## BEGIN

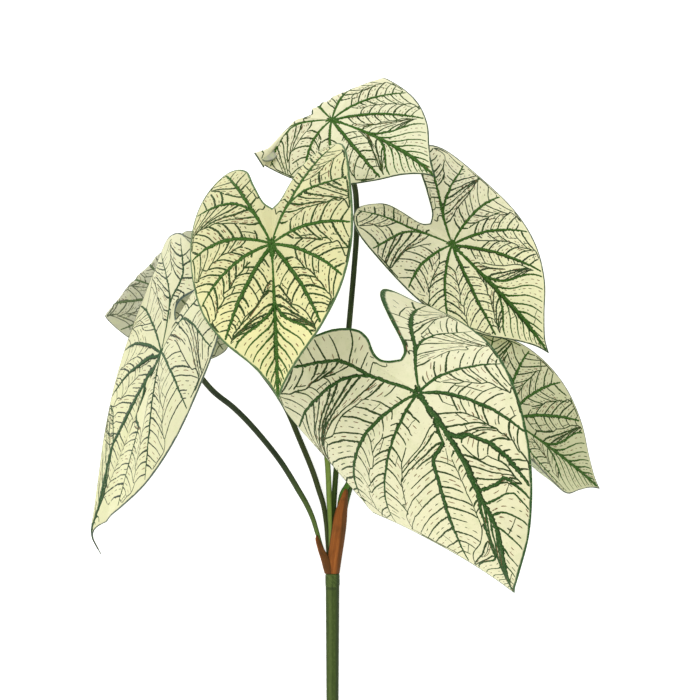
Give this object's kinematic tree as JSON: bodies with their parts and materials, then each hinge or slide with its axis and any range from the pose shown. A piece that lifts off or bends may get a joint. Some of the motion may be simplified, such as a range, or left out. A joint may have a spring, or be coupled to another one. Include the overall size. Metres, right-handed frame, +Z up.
{
  "type": "caladium leaf spray",
  "caption": "Cut caladium spray lying on its back: heart-shaped cream leaves with green branching veins on slim petioles, rising from a round stem between brown papery sheaths.",
  "frame": {"origin": "middle of the footprint, on the surface that the spray lies on", "axes": "+Y along the stem toward the leaves, +Z up out of the surface, +X to the right of a viewer who looks down on the spray with the cut end toward them"},
  "size_m": [0.391, 0.5608, 0.2347],
  "materials": {
    "leaf": "matte, cream with green branching veins and a thin green margin",
    "petiole": "satin green, faint lengthwise streaks",
    "sheath": "dry rust brown with lengthwise fibres",
    "stem": "matte green tape wrap"
  },
  "bodies": {
    "root": {"stem": "stem", "sheath_tall": "sheath", "sheath_short": "sheath", "petiole_front": "petiole", "petiole_centre": "petiole", "petiole_upper_right": "petiole", "petiole_top": "petiole", "petiole_left": "petiole", "petiole_lower_right": "petiole", "petiole_back_left": "petiole", "leaf_front": "leaf", "leaf_centre": "leaf", "leaf_upper_right": "leaf", "leaf_top": "leaf", "leaf_left": "leaf", "leaf_lower_right": "leaf", "leaf_back_left": "leaf"}
  },
  "joints": []
}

## END

▶ **Exercise brief**
Nothing should be changed: write out all of the data as is.

▶ **Task result**
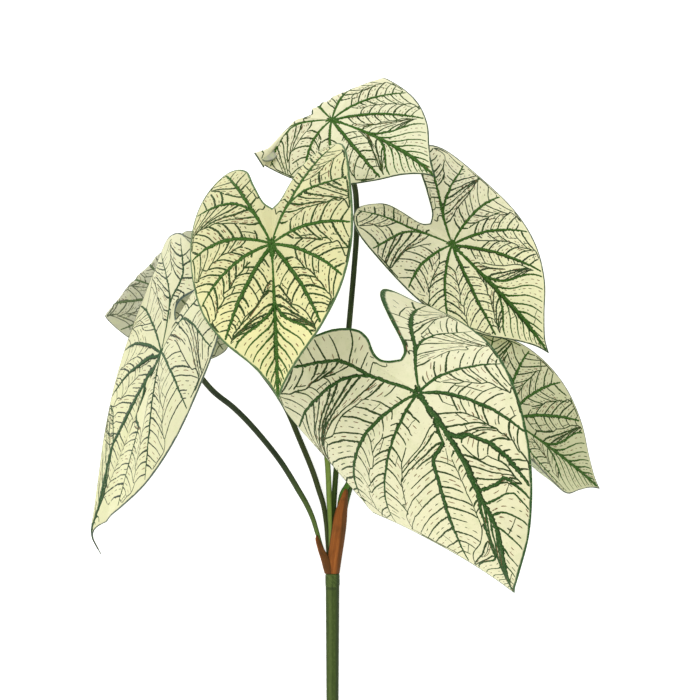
Give this object's kinematic tree as JSON: bodies with their parts and materials, then each hinge or slide with its axis and any range from the pose shown. A piece that lifts off or bends may get a joint. Some of the motion may be simplified, such as a range, or left out. A joint may have a spring, or be coupled to another one. Include the overall size. Metres, right-handed frame, +Z up.
{
  "type": "caladium leaf spray",
  "caption": "Cut caladium spray lying on its back: heart-shaped cream leaves with green branching veins on slim petioles, rising from a round stem between brown papery sheaths.",
  "frame": {"origin": "middle of the footprint, on the surface that the spray lies on", "axes": "+Y along the stem toward the leaves, +Z up out of the surface, +X to the right of a viewer who looks down on the spray with the cut end toward them"},
  "size_m": [0.391, 0.5608, 0.2347],
  "materials": {
    "leaf": "matte, cream with green branching veins and a thin green margin",
    "petiole": "satin green, faint lengthwise streaks",
    "sheath": "dry rust brown with lengthwise fibres",
    "stem": "matte green tape wrap"
  },
  "bodies": {
    "root": {"stem": "stem", "sheath_tall": "sheath", "sheath_short": "sheath", "petiole_front": "petiole", "petiole_centre": "petiole", "petiole_upper_right": "petiole", "petiole_top": "petiole", "petiole_left": "petiole", "petiole_lower_right": "petiole", "petiole_back_left": "petiole", "leaf_front": "leaf", "leaf_centre": "leaf", "leaf_upper_right": "leaf", "leaf_top": "leaf", "leaf_left": "leaf", "leaf_lower_right": "leaf", "leaf_back_left": "leaf"}
  },
  "joints": []
}